Rows from a 3D modeling dataset
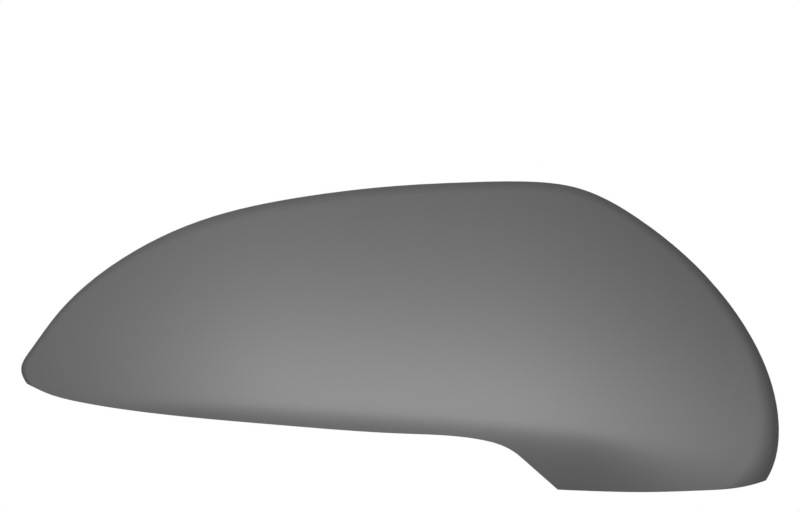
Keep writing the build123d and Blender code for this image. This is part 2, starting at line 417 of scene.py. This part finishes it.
@dataclass
class CapShell:
    """The moulded cap: its two skins laid exactly on the crown's rule.

    Wall, reaches, probe and weld are millimetres. A point belongs to a skin
    when it lies no further before it or behind it than the reaches say.
    """

    crown: Crown
    finish: PrimerFinish
    wall: float = 2.5
    reach_before: float = 0.2
    reach_behind: float = 0.04
    probe: float = 0.25
    facing: float = 0.6
    crease_degrees: float = 24.0
    weld: float = 0.002

    def sizes(self) -> dict[str, float]:
        """Values for the tree's named inputs."""
        return {
            "Wall": self.wall,
            "Reach Before": self.reach_before,
            "Reach Behind": self.reach_behind,
            "Probe": self.probe,
            "Facing": self.facing,
            "Crease": math.radians(self.crease_degrees),
            "Weld": self.weld * MM,
        }

    def skins_tree(self, material: bpy.types.Material) -> bpy.types.GeometryNodeTree:
        """Build the tree that lays the front's skins on the crown.

        Points of the moulding that are within reach of a skin are set on it,
        and the outer skin takes its shading from the rule's own slope.

        Args:
            material: The finish that the tree sets.

        Returns:
            The tree, with named inputs for the sizes.
        """
        made = bpy.data.node_groups.new("cap_skins", "GeometryNodeTree")
        made.interface.new_socket("Moulding", in_out="INPUT", socket_type="NodeSocketGeometry")
        for name in self.sizes():
            made.interface.new_socket(name, in_out="INPUT", socket_type="NodeSocketFloat")
        made.interface.new_socket("Cap", in_out="OUTPUT", socket_type="NodeSocketGeometry")
        tree = Tree(made)
        given = tree.node("NodeGroupInput")
        field = CrownField(tree, self.crown.group(), tree.out(given, "Probe"))
        welded = tree.node(
            "GeometryNodeMergeByDistance",
            {},
            {"Geometry": tree.out(given, "Moulding"), "Distance": tree.out(given, "Weld")},
        )
        inner = field.here + tree.out(given, "Wall") * field.stretch
        outer_laid, on_outer = self.laid(tree, given, field, tree.out(welded), field.here)
        both_laid, _ = self.laid(tree, given, field, outer_laid, inner)
        shaded = tree.node(
            "GeometryNodeSetMeshNormal",
            {"mode": "FREE", "domain": "CORNER"},
            {
                "Mesh": self.creased(tree, given, both_laid),
                "Custom Normal": self.rule_normals(tree, given, field, on_outer),
            },
        )
        whole = tree.node("GeometryNodeRealizeInstances", {}, {0: tree.out(shaded)})
        dressed = tree.node(
            "GeometryNodeSetMaterial", {}, {"Geometry": tree.out(whole), "Material": material}
        )
        tree.node("NodeGroupOutput", {}, {"Cap": tree.out(dressed)})
        return made

    @staticmethod
    def laid(
        tree: Tree, given: bpy.types.Node, field: CrownField, shape: Value, skin: Value
    ) -> tuple[Value, Value]:
        """Set the points that are within reach of a skin exactly on it.

        Args:
            tree: The tree to add to.
            given: The tree's input node.
            field: The crown's rule.
            shape: The moulding so far.
            skin: Depth of the skin.

        Returns:
            The new shape, and one on the skin's points and zero elsewhere.
        """
        off = (field.y - skin) / field.stretch
        before, behind = tree.out(given, "Reach Before"), tree.out(given, "Reach Behind")
        chosen = (off > -before) * (off < behind)
        moved = tree.node(
            "GeometryNodeSetPosition",
            {},
            {"Geometry": shape, "Selection": chosen, "Position": field.on_skin(skin)},
        )
        return tree.out(moved), chosen

    @staticmethod
    def creased(tree: Tree, given: bpy.types.Node, shape: Value) -> Value:
        """Shade the moulding smooth, and keep its folds sharp.

        Args:
            tree: The tree to add to.
            given: The tree's input node.
            shape: The moulding so far.

        Returns:
            The moulding with its sharp edges marked.
        """
        angle = tree.out(tree.node("GeometryNodeInputMeshEdgeAngle"), "Unsigned Angle")
        smooth = tree.node("GeometryNodeSetShadeSmooth", {"domain": "FACE"}, {"Geometry": shape})
        sharp = tree.node(
            "GeometryNodeSetShadeSmooth",
            {"domain": "EDGE"},
            {
                "Geometry": tree.out(smooth),
                "Selection": angle > tree.out(given, "Crease"),
                "Shade Smooth": False,
            },
        )
        return tree.out(sharp)

    @staticmethod
    def rule_normals(
        tree: Tree, given: bpy.types.Node, field: CrownField, on_outer: Value
    ) -> Value:
        """Choose the rule's normal on the outer skin and the mesh's elsewhere.

        Args:
            tree: The tree to add to.
            given: The tree's input node.
            field: The crown's rule.
            on_outer: One on points of the outer skin.

        Returns:
            The normal for each corner.
        """
        rule = field.normal()
        own = tree.node("GeometryNodeInputNormal")
        product = tree.node(
            "ShaderNodeVectorMath",
            {"operation": "DOT_PRODUCT"},
            {0: own.outputs["True Normal"], 1: rule},
        )
        faces_out = tree.out(product, "Value") > tree.out(given, "Facing")
        choice = tree.node(
            "GeometryNodeSwitch",
            {"input_type": "VECTOR"},
            {"Switch": faces_out * on_outer, "False": own.outputs["Normal"], "True": rule},
        )
        return tree.out(choice)

    def build(self, moulding: bpy.types.Object) -> bpy.types.Object:
        """Make the visible cap from the moulding's solid.

        Args:
            moulding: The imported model's node.

        Returns:
            The cap as a plain mesh object at the origin.
        """
        material = self.finish.material()
        work = bpy.data.objects.new("cap_work", moulding.data.copy())
        bpy.context.scene.collection.objects.link(work)
        work.data.materials.clear()
        work.data.materials.append(material)
        modifier = work.modifiers.new("skins", "NODES")
        modifier.node_group = self.skins_tree(material)
        set_inputs(modifier, self.sizes())
        cap = baked(work, "cap_shell")
        bpy.data.objects.remove(work)
        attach(cap, BODY)
        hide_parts(NODE)
        return cap


def set_inputs(modifier: bpy.types.NodesModifier, sizes: dict[str, Any]) -> None:
    """Set a geometry modifier's inputs by their sockets' identifiers.

    Args:
        modifier: The modifier.
        sizes: Values by input name.
    """
    for item in modifier.node_group.interface.items_tree:
        if item.item_type == "SOCKET" and item.in_out == "INPUT" and item.name in sizes:
            modifier[item.identifier] = sizes[item.name]


def baked(source: bpy.types.Object, name: str) -> bpy.types.Object:
    """Turn an object with live modifiers into a plain mesh at the origin.

    Args:
        source: The object whose evaluated shape is kept.
        name: The new object's name.

    Returns:
        The new object, linked to the scene.
    """
    graph = bpy.context.evaluated_depsgraph_get()
    mesh = bpy.data.meshes.new_from_object(source.evaluated_get(graph), depsgraph=graph)
    made = bpy.data.objects.new(name, mesh)
    bpy.context.scene.collection.objects.link(made)
    return made


@dataclass(frozen=True)
class Lamp:
    """One round soft lamp that faces the cap.

    Azimuth 0 is straight in front of the cap, and 90 is on its inboard side.
    """

    name: str
    azimuth: float
    elevation: float
    power: float
    size: float
    distance: float = 2.0

    def build(self) -> bpy.types.Object:
        """Add the lamp.

        Returns:
            The lamp.
        """
        data = bpy.data.lights.new(self.name, "AREA")
        data.shape = "DISK"
        data.size = self.size
        data.energy = self.power
        across, up = math.radians(self.azimuth), math.radians(self.elevation)
        level = math.cos(up)
        toward = Vector((math.sin(across) * level, -math.cos(across) * level, math.sin(up)))
        made = bpy.data.objects.new(self.name, data)
        made.location = toward * self.distance
        made.visible_camera = False
        made.rotation_euler = toward.to_track_quat("Z", "Y").to_euler()
        bpy.context.scene.collection.objects.link(made)
        return made


@dataclass
class Studio:
    """White paper, soft lights and a long lens level with the cap.

    The aim is the place in metres that the picture's middle shows. The clip
    ratio is how many times nearer and further than that the lens still sees.
    """

    paper: PaperFinish
    lamps: tuple[Lamp, ...]
    floor_drop: float = 0.35
    paper_size: float = 4.0
    lens: float = 600.0
    sensor: float = 36.0
    image_width: float = 800.0
    mm_per_pixel: float = 0.3265
    aim: tuple[float, float, float] = (0.0003, 0.0, 0.0262)
    clip_ratio: float = 10.0
    ambient: float = 0.1

    def camera(self) -> bpy.types.Object:
        """Add the camera, level and square to the front.

        Returns:
            The camera.
        """
        data = bpy.data.cameras.new("long_lens")
        data.lens = self.lens
        data.sensor_width = self.sensor
        width = self.image_width * self.mm_per_pixel * MM
        away = width * self.lens / self.sensor
        data.clip_start = away / self.clip_ratio
        data.clip_end = away * self.clip_ratio
        made = bpy.data.objects.new("camera", data)
        made.location = Vector(self.aim) - Vector((0.0, away, 0.0))
        made.rotation_euler = (math.radians(90.0), 0.0, 0.0)
        bpy.context.scene.collection.objects.link(made)
        bpy.context.scene.camera = made
        return made

    def floor(self) -> bpy.types.Object:
        """Add the paper floor below the cap.

        Returns:
            The floor.
        """
        half = self.paper_size / 2.0
        corners = [(-half, -half), (half, -half), (half, half), (-half, half)]
        mesh = bpy.data.meshes.new("floor")
        mesh.from_pydata([(x, y, -self.floor_drop) for x, y in corners], [], [(0, 1, 2, 3)])
        mesh.materials.append(self.paper.material())
        made = bpy.data.objects.new("floor", mesh)
        bpy.context.scene.collection.objects.link(made)
        return made

    def world(self) -> None:
        """Light the cap dimly from all sides, and look white to the masked rays."""
        made = bpy.data.worlds.new("studio")
        bpy.context.scene.world = made
        made.use_nodes = True
        made.node_tree.nodes.clear()
        tree = Tree(made.node_tree)
        seen = unlit_rays(tree)
        sky = tree.node(
            "ShaderNodeBackground",
            {},
            {"Color": WHITE, "Strength": self.ambient + (1.0 - self.ambient) * seen},
        )
        tree.node("ShaderNodeOutputWorld", {}, {"Surface": sky.outputs[0]})

    def build(self) -> None:
        """Set up the camera, the floor, the lights and the view settings."""
        view = bpy.context.scene.view_settings
        view.view_transform = "Standard"
        self.camera()
        self.floor()
        self.world()
        for lamp in self.lamps:
            lamp.build()


LAMPS = (
    Lamp("key", azimuth=0.0, elevation=0.0, power=1.35, size=0.2, distance=0.4),
    Lamp("side", azimuth=-60.0, elevation=40.0, power=1.75, size=0.4, distance=1.0),
    Lamp("under", azimuth=30.0, elevation=-30.0, power=0.22, size=0.2, distance=0.5),
    Lamp("back", azimuth=180.0, elevation=0.0, power=16.0, size=0.5),
)


def main() -> None:
    """Build the cap, then the studio."""
    logging.basicConfig(level=logging.INFO, format="%(message)s")
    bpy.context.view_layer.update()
    cap = CapShell(Crown(), PrimerFinish()).build(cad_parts[NODE])
    LOG.info("%s: %d faces", cap.name, len(cap.data.polygons))
    Studio(PaperFinish(), LAMPS).build()


if __name__ == "__main__":
    main()
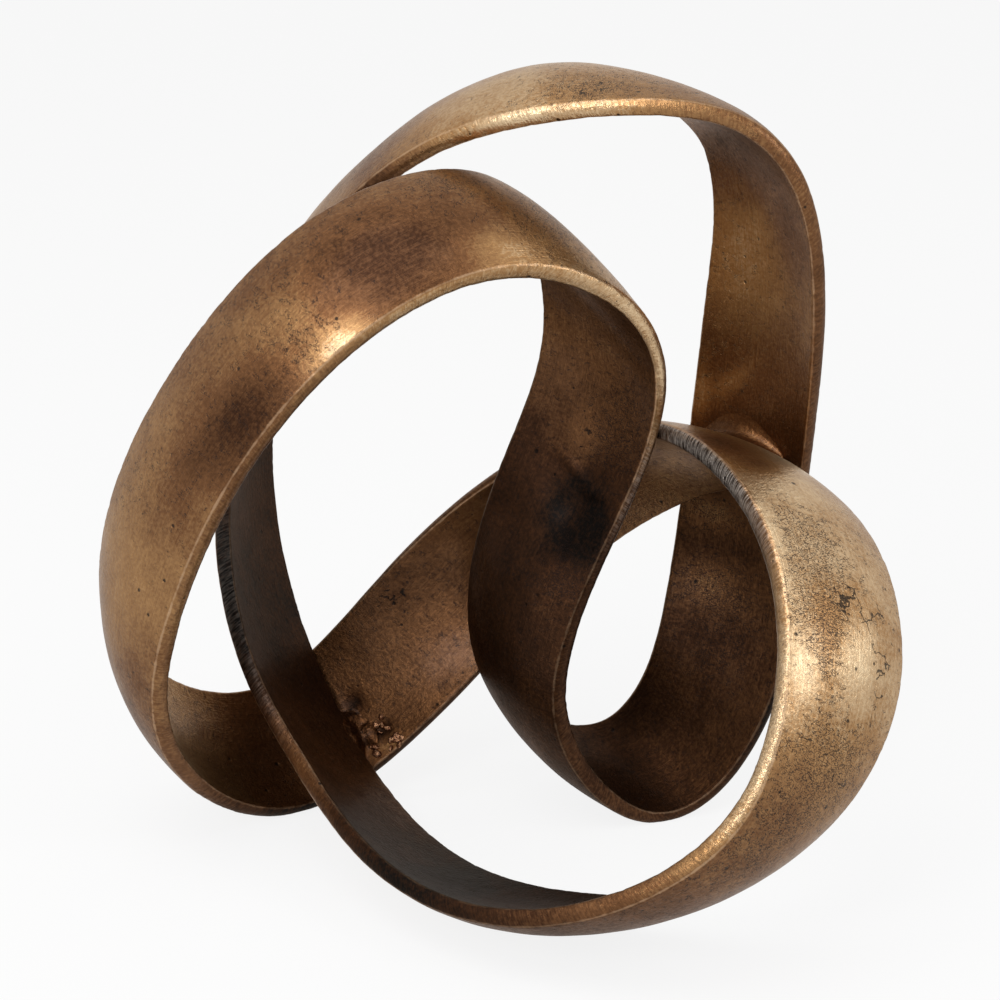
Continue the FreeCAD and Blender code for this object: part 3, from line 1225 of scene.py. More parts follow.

▶ WRITTEN PROBLEM
Word for word, quote the lines of the material from the first line through the line with "weld: float = 0.002", both ends included.

▶ EXPECTED ANSWER
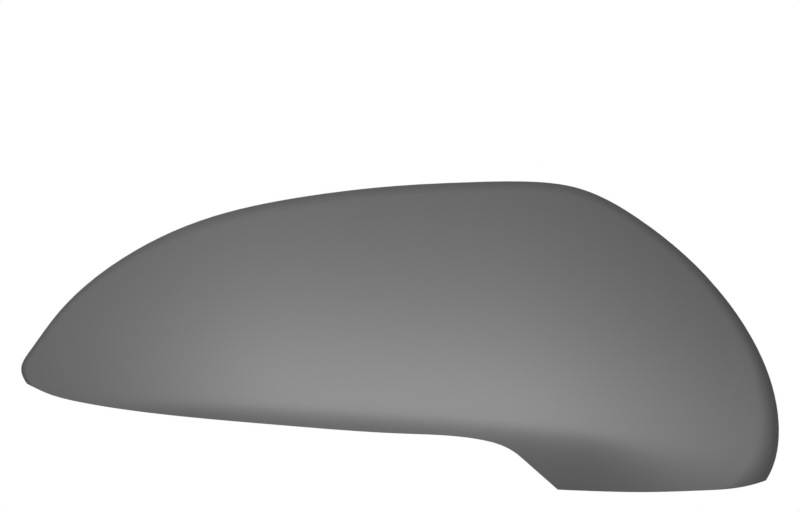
Keep writing the build123d and Blender code for this image. This is part 2, starting at line 417 of scene.py. This part finishes it.
@dataclass
class CapShell:
    """The moulded cap: its two skins laid exactly on the crown's rule.

    Wall, reaches, probe and weld are millimetres. A point belongs to a skin
    when it lies no further before it or behind it than the reaches say.
    """

    crown: Crown
    finish: PrimerFinish
    wall: float = 2.5
    reach_before: float = 0.2
    reach_behind: float = 0.04
    probe: float = 0.25
    facing: float = 0.6
    crease_degrees: float = 24.0
    weld: float = 0.002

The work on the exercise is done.